Exercise task |
Copy verbatim the material from its first line to the line that holds "CAMERA_LENS = 183.56", including that line.

Recorded information |
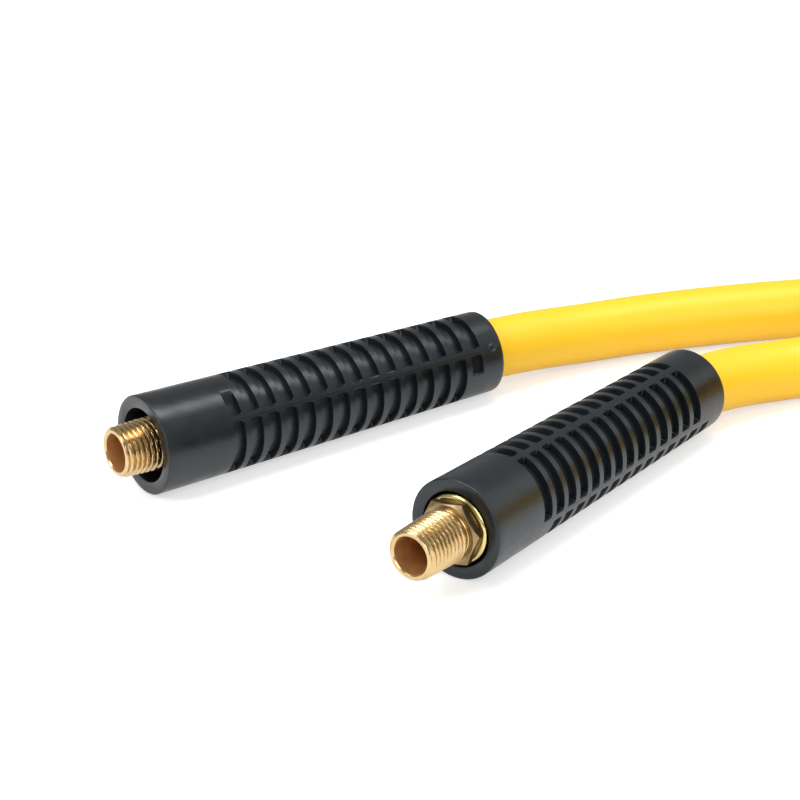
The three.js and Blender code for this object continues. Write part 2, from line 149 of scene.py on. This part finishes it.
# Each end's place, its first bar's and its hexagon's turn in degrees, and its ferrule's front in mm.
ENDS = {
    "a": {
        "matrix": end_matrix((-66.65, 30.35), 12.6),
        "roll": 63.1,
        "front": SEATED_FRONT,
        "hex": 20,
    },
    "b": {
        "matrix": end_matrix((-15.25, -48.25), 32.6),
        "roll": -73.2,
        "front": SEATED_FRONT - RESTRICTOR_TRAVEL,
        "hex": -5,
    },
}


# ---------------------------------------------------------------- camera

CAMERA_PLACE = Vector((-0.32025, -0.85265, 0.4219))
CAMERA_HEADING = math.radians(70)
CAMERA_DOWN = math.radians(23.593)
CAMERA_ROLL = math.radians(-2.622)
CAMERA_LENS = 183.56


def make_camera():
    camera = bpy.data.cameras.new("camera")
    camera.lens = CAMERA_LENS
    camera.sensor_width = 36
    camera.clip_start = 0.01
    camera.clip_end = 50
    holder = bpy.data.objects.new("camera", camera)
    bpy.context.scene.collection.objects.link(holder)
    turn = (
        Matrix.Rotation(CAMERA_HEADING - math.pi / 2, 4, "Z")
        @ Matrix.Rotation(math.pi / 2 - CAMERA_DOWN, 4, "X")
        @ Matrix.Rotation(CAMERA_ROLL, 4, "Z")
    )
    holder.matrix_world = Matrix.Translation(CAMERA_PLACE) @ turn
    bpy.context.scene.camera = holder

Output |
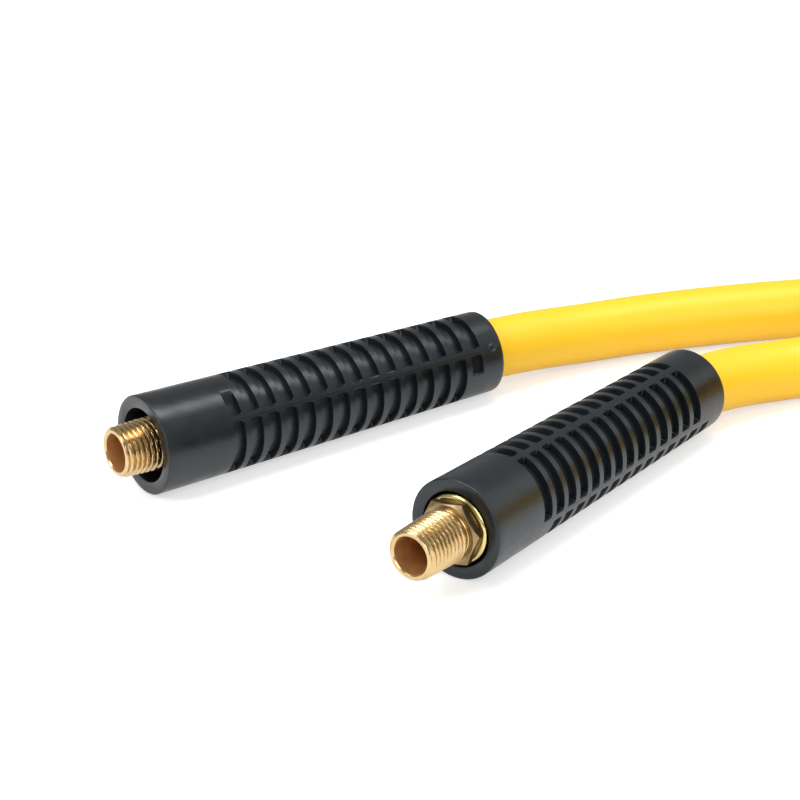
The three.js and Blender code for this object continues. Write part 2, from line 149 of scene.py on. This part finishes it.
# Each end's place, its first bar's and its hexagon's turn in degrees, and its ferrule's front in mm.
ENDS = {
    "a": {
        "matrix": end_matrix((-66.65, 30.35), 12.6),
        "roll": 63.1,
        "front": SEATED_FRONT,
        "hex": 20,
    },
    "b": {
        "matrix": end_matrix((-15.25, -48.25), 32.6),
        "roll": -73.2,
        "front": SEATED_FRONT - RESTRICTOR_TRAVEL,
        "hex": -5,
    },
}


# ---------------------------------------------------------------- camera

CAMERA_PLACE = Vector((-0.32025, -0.85265, 0.4219))
CAMERA_HEADING = math.radians(70)
CAMERA_DOWN = math.radians(23.593)
CAMERA_ROLL = math.radians(-2.622)
CAMERA_LENS = 183.56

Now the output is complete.